Long outlines are not always better. Use a shorter outline when:

  • the query intent is narrow and specific
  • the SERP is dominated by concise answers
  • you can deliver a clear checklist quickly

Use a longer outline when:

  • the query involves a buying decision
  • the reader needs criteria and comparisons
  • proof and examples are required to build trust

The goal is completeness for the intent—not maximal word count.

Outline-to-draft workflow (how to execute without losing structure)

To preserve outline quality during writing:

  • write section-by-section (don’t freestyle)
  • add proof examples directly under the section they support
  • insert internal links while writing (not at the end)
  • run a final “intent check”: does the post help the reader decide?

This is how outlines translate into ranking content rather than “nice writing.”

Where frameworks help

If your team writes inconsistently, the missing piece is almost always the planning layer.
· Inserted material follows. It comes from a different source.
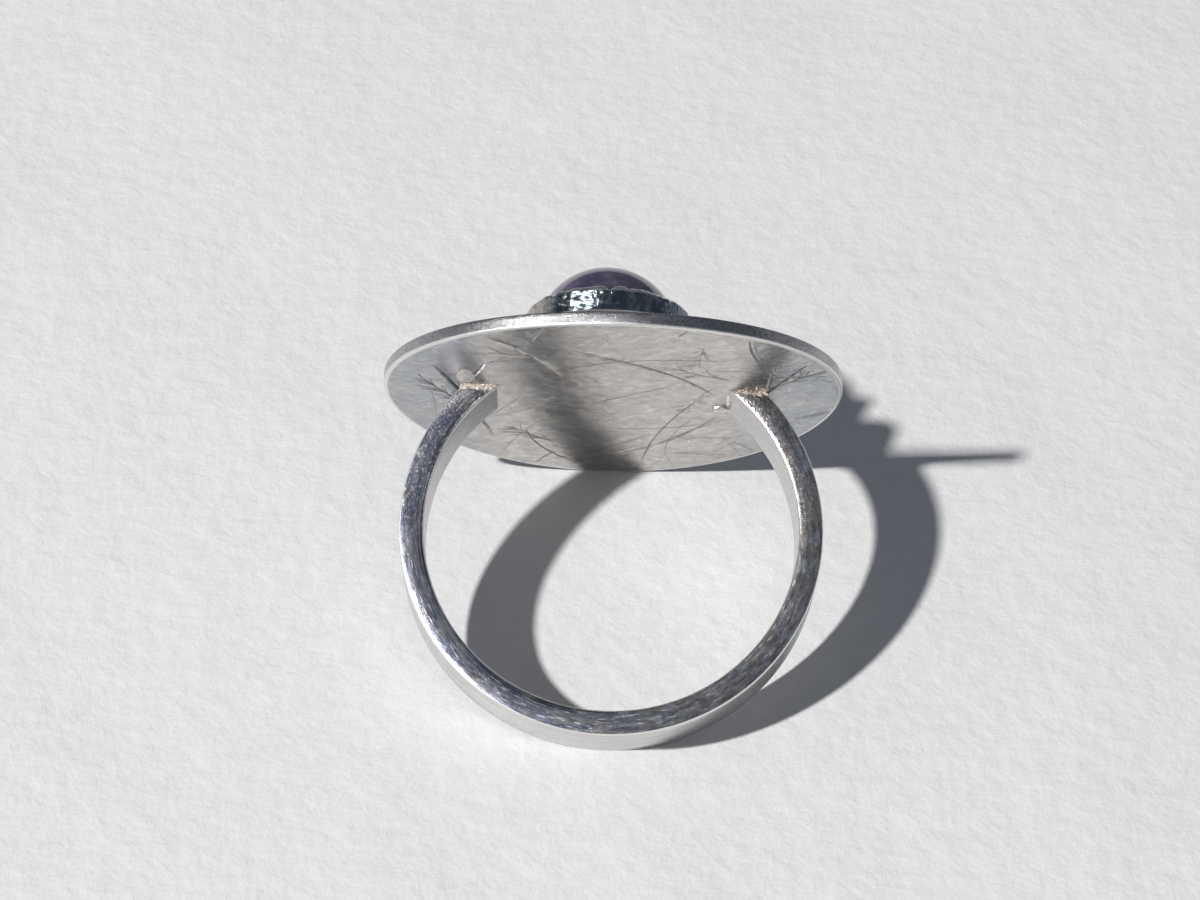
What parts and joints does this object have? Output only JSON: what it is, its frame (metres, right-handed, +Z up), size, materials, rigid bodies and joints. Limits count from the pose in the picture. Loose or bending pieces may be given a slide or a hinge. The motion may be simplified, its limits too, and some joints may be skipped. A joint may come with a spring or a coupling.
{
  "type": "cabochon ring",
  "caption": "Finger ring with a large bent disc across the band, a round stepped base and a bezel that holds a high-domed round cabochon; lies on its side.",
  "frame": {"origin": "centre of the bounding box on the surface that the ring lies on", "axes": "+Z up; +X to the right, along the disc's widest line; +Y away from the palm side of the band, towards the stone"},
  "size_m": [0.0216, 0.0212, 0.0191],
  "materials": {
    "silver": "satin silver with fine brushing, darkened on the band's side faces and the disc's rim",
    "stone": "polished, very dark purple"
  },
  "bodies": {
    "root": {"silver_ring": "silver", "cabochon_stone": "stone"}
  },
  "joints": []
}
A structured system like Agent SEO Blog Strategist creates repeatable outlines so writers aren’t guessing at headings, links, and decision criteria every time.

Common outline mistakes (and how to correct them)

  • Mistake: headings don’t match intent. Fix: rewrite H2s as the reader’s questions, not your internal categories.
  • Mistake: no decision criteria section. Fix: add “what to look for” and “how to choose” sections.
  • Mistake: proof is missing. Fix: add at least one concrete example, workflow, or failure mode per major claim.
  • Mistake: internal links are bolted on. Fix: place internal links where they reduce friction (“if you need the deeper system, go here”).
  • Mistake: the conclusion repeats the intro. Fix: end with a decision summary and next-step options by situation.

When you correct these, the outline becomes a reliable blueprint for ranking content.

Closing perspective

Ranking high-intent keywords is not about writing longer posts. It’s about building better outlines: intent alignment, SERP reality checks, decision criteria, internal links, and proof. When your outline is designed as decision-support, writing becomes execution— and SEO becomes a system that compounds instead of a content treadmill.